Speaking of Mark… he certainly wasn’t as “wooden” in the previous films and I find myself plagued with thoughts of how him and Bridget raising a child together just wouldn’t work. The Eton argument in film number two, his inability to do emotional declaration…etc etc etc! Every time a pivotal decision needs to be made in that boy’s future, they with have polar opposite views. I agree with Bridget when she says, “Sometimes you love someone for all the reasons they’re not like you,” but I also think that sometimes you can’t force opposites together no matter how comfortable or “like home” they feel. This would be if you were viewing this from an entirely cynical perspective! I, on the other hand, am a sucker for a story that works out alright in the end. I believe it was clear character development in Mr Darcy’s case was necessary but he showed that he was willing to make the effort to change on multiple occasions towards the end of the film. Wether it was forced or not, Mark’s ability to adapt to what Bridget and the baby needed ,accompanied by Colin Firth’s phenomenal acting skills, made the pairing suitable and pleasing.

As for Renée – other than my huge disagreement with her outright lie about not having any work done, I’d say she was perfect! In the films initial opening, I was definitely concerned about the remaining two hours. I (wrongly) judged the fact hat she was clearly thin, her lips were a completely different shape and her expressions had become less expressive. It was clear she’s had some form of Botox or something and I thought that would infringe on her ability to portray Bridget Jones. It didn’t.  I was wrong. Her mannerisms, her diction, her gate and her clumsy performance were perfect. Absolutely spot on! I’m glad she didn’t force the weight back on and I’m glad she returned for the role.
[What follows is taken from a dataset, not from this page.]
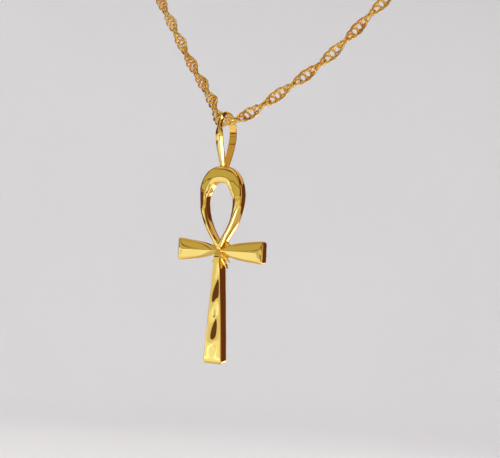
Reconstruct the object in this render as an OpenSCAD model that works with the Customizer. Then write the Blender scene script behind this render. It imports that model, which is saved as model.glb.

No other woman would have been so outstanding.

The film successfully orchestrated a whirlwind of thoughts and feelings though out. Did I want it to be Mark’s? Did I want it to be Jack’s? I couldn’t really be sure of my own preference until almost the very end! Ultimately, It was hilarious. I even found myself laughing at bits I would’ve wanted to roll my eyes at! I have, and would even still, pay to see it again.